§ Task to complete
Write the data out again in full, with no departure from the original.

§ Dataset extract
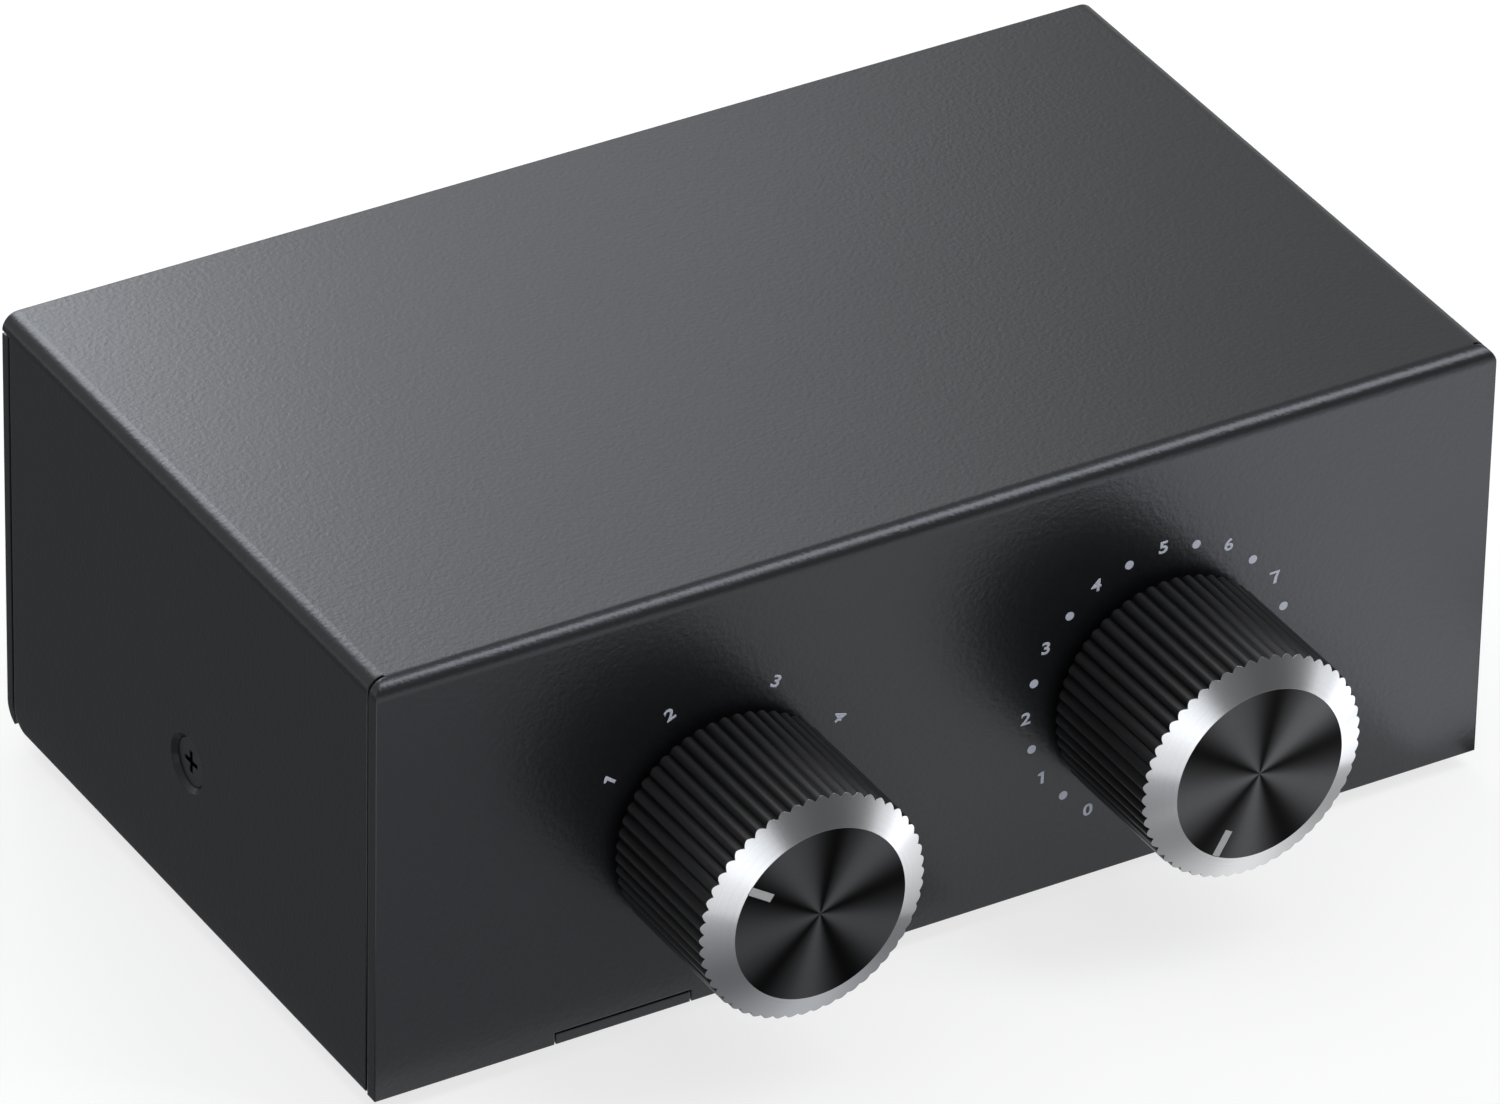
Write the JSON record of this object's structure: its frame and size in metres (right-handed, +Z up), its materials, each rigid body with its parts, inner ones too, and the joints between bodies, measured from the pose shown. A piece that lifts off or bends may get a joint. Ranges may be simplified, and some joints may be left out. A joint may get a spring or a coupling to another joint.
{
  "type": "audio source selector",
  "caption": "Passive stereo line-level source selector: folded sheet box with a rotary source knob and a volume knob in front, and phono sockets behind.",
  "frame": {"origin": "under the middle of the whole object, knobs and sockets included, on the surface that the feet stand on", "axes": "+X to the right as seen from the front, +Y from the knobs to the sockets, +Z up"},
  "size_m": [0.128, 0.1056, 0.0505],
  "materials": {
    "powder_coat": "fine-textured satin black powder coat",
    "black_screw": "black oxide",
    "foot_rubber": "matt",
    "zinc_steel": "zinc plated",
    "polished_steel": "polished",
    "cast_metal": "die cast",
    "board_green": "glass-fibre laminate, solder resist",
    "black_plastic": "moulded",
    "white_plastic": "moulded",
    "red_plastic": "moulded",
    "brown_laminate": "paper laminate",
    "contact_brass": "tinned",
    "shaft_aluminium": "turned",
    "black_anodised": "black anodised, bright cut bevel",
    "pale_fill": "paint fill",
    "nickel": "nickel plated"
  },
  "bodies": {
    "case": {"cover": "powder_coat", "base_chassis": "powder_coat", "side_screws": "black_screw", "rubber_feet": "foot_rubber", "board_standoffs": "zinc_steel", "main_board": "board_green", "board_screws": "zinc_steel", "switch_washer": "zinc_steel", "switch_nut": "zinc_steel", "pot_washer": "zinc_steel", "pot_nut": "zinc_steel", "switch_frame": "cast_metal", "detent_ball": "polished_steel", "detent_spring": "polished_steel", "switch_housing": "black_plastic", "switch_terminals": "contact_brass", "pot_frame": "cast_metal", "pot_front_wafer": "brown_laminate", "pot_rear_wafer": "brown_laminate", "pot_can": "zinc_steel", "pot_terminals": "contact_brass", "jack_screws": "black_screw", "jack_housing_1": "black_plastic", "jack_sleeves_1": "nickel", "jack_contacts_1": "nickel", "jack_right_insert_1": "red_plastic", "jack_left_insert_1": "white_plastic", "jack_housing_2": "black_plastic", "jack_sleeves_2": "nickel", "jack_contacts_2": "nickel", "jack_right_insert_2": "red_plastic", "jack_left_insert_2": "white_plastic", "jack_housing_3": "black_plastic", "jack_sleeves_3": "nickel", "jack_contacts_3": "nickel", "jack_right_insert_3": "red_plastic", "jack_left_insert_3": "white_plastic", "jack_housing_4": "black_plastic", "jack_sleeves_4": "nickel", "jack_contacts_4": "nickel", "jack_right_insert_4": "red_plastic", "jack_left_insert_4": "white_plastic", "jack_housing_5": "black_plastic", "jack_sleeves_5": "nickel", "jack_contacts_5": "nickel", "jack_right_insert_5": "red_plastic", "jack_left_insert_5": "white_plastic"},
    "selector": {"selector_shaft": "shaft_aluminium", "switch_rotor": "white_plastic", "switch_wipers": "contact_brass", "selector_knob_shell": "black_anodised", "selector_knob_core": "black_plastic", "selector_pointer": "pale_fill"},
    "volume": {"volume_shaft": "shaft_aluminium", "pot_rotors": "white_plastic", "pot_wipers": "contact_brass", "volume_knob_shell": "black_anodised", "volume_knob_core": "black_plastic", "volume_pointer": "pale_fill"}
  },
  "joints": [
    {"name": "selector_turn", "type": "hinge", "parent": "case", "child": "selector", "pos_m": [-0.0252, -0.0337, 0.023], "axis": [0, 1, 0], "range_deg": [0, 117]},
    {"name": "volume_turn", "type": "hinge", "parent": "case", "child": "volume", "pos_m": [0.0252, -0.0337, 0.023], "axis": [0, 1, 0], "range_deg": [0, 300]}
  ]
}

§ Full output
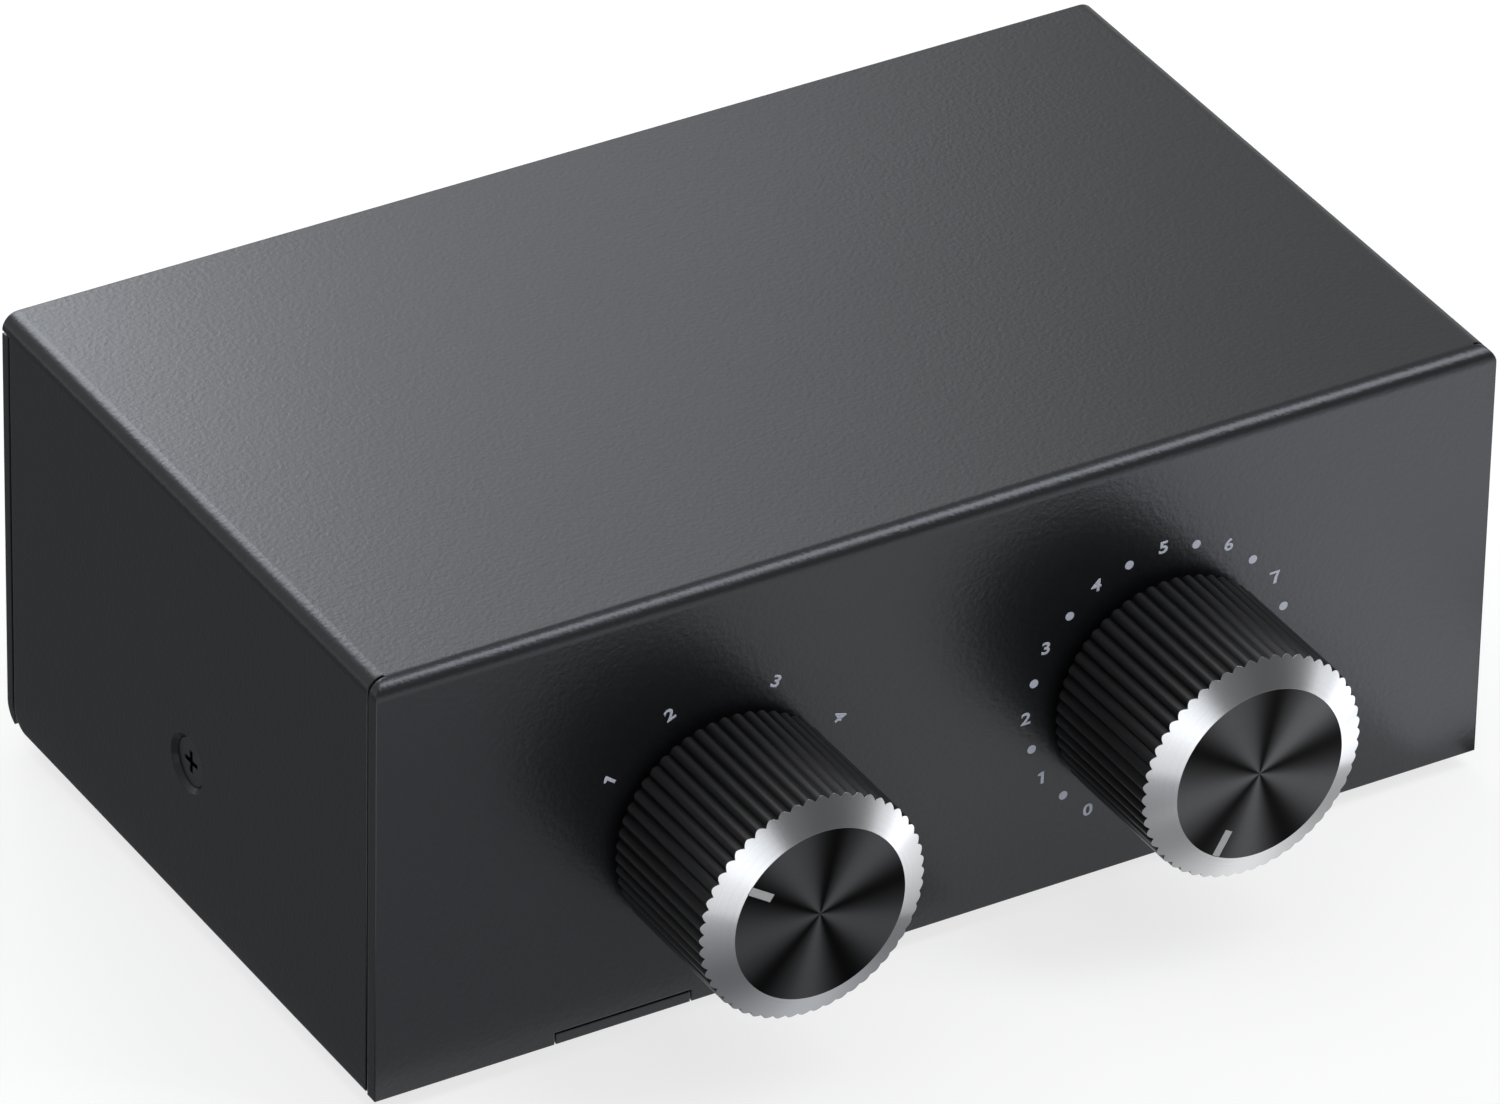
Write the JSON record of this object's structure: its frame and size in metres (right-handed, +Z up), its materials, each rigid body with its parts, inner ones too, and the joints between bodies, measured from the pose shown. A piece that lifts off or bends may get a joint. Ranges may be simplified, and some joints may be left out. A joint may get a spring or a coupling to another joint.
{
  "type": "audio source selector",
  "caption": "Passive stereo line-level source selector: folded sheet box with a rotary source knob and a volume knob in front, and phono sockets behind.",
  "frame": {"origin": "under the middle of the whole object, knobs and sockets included, on the surface that the feet stand on", "axes": "+X to the right as seen from the front, +Y from the knobs to the sockets, +Z up"},
  "size_m": [0.128, 0.1056, 0.0505],
  "materials": {
    "powder_coat": "fine-textured satin black powder coat",
    "black_screw": "black oxide",
    "foot_rubber": "matt",
    "zinc_steel": "zinc plated",
    "polished_steel": "polished",
    "cast_metal": "die cast",
    "board_green": "glass-fibre laminate, solder resist",
    "black_plastic": "moulded",
    "white_plastic": "moulded",
    "red_plastic": "moulded",
    "brown_laminate": "paper laminate",
    "contact_brass": "tinned",
    "shaft_aluminium": "turned",
    "black_anodised": "black anodised, bright cut bevel",
    "pale_fill": "paint fill",
    "nickel": "nickel plated"
  },
  "bodies": {
    "case": {"cover": "powder_coat", "base_chassis": "powder_coat", "side_screws": "black_screw", "rubber_feet": "foot_rubber", "board_standoffs": "zinc_steel", "main_board": "board_green", "board_screws": "zinc_steel", "switch_washer": "zinc_steel", "switch_nut": "zinc_steel", "pot_washer": "zinc_steel", "pot_nut": "zinc_steel", "switch_frame": "cast_metal", "detent_ball": "polished_steel", "detent_spring": "polished_steel", "switch_housing": "black_plastic", "switch_terminals": "contact_brass", "pot_frame": "cast_metal", "pot_front_wafer": "brown_laminate", "pot_rear_wafer": "brown_laminate", "pot_can": "zinc_steel", "pot_terminals": "contact_brass", "jack_screws": "black_screw", "jack_housing_1": "black_plastic", "jack_sleeves_1": "nickel", "jack_contacts_1": "nickel", "jack_right_insert_1": "red_plastic", "jack_left_insert_1": "white_plastic", "jack_housing_2": "black_plastic", "jack_sleeves_2": "nickel", "jack_contacts_2": "nickel", "jack_right_insert_2": "red_plastic", "jack_left_insert_2": "white_plastic", "jack_housing_3": "black_plastic", "jack_sleeves_3": "nickel", "jack_contacts_3": "nickel", "jack_right_insert_3": "red_plastic", "jack_left_insert_3": "white_plastic", "jack_housing_4": "black_plastic", "jack_sleeves_4": "nickel", "jack_contacts_4": "nickel", "jack_right_insert_4": "red_plastic", "jack_left_insert_4": "white_plastic", "jack_housing_5": "black_plastic", "jack_sleeves_5": "nickel", "jack_contacts_5": "nickel", "jack_right_insert_5": "red_plastic", "jack_left_insert_5": "white_plastic"},
    "selector": {"selector_shaft": "shaft_aluminium", "switch_rotor": "white_plastic", "switch_wipers": "contact_brass", "selector_knob_shell": "black_anodised", "selector_knob_core": "black_plastic", "selector_pointer": "pale_fill"},
    "volume": {"volume_shaft": "shaft_aluminium", "pot_rotors": "white_plastic", "pot_wipers": "contact_brass", "volume_knob_shell": "black_anodised", "volume_knob_core": "black_plastic", "volume_pointer": "pale_fill"}
  },
  "joints": [
    {"name": "selector_turn", "type": "hinge", "parent": "case", "child": "selector", "pos_m": [-0.0252, -0.0337, 0.023], "axis": [0, 1, 0], "range_deg": [0, 117]},
    {"name": "volume_turn", "type": "hinge", "parent": "case", "child": "volume", "pos_m": [0.0252, -0.0337, 0.023], "axis": [0, 1, 0], "range_deg": [0, 300]}
  ]
}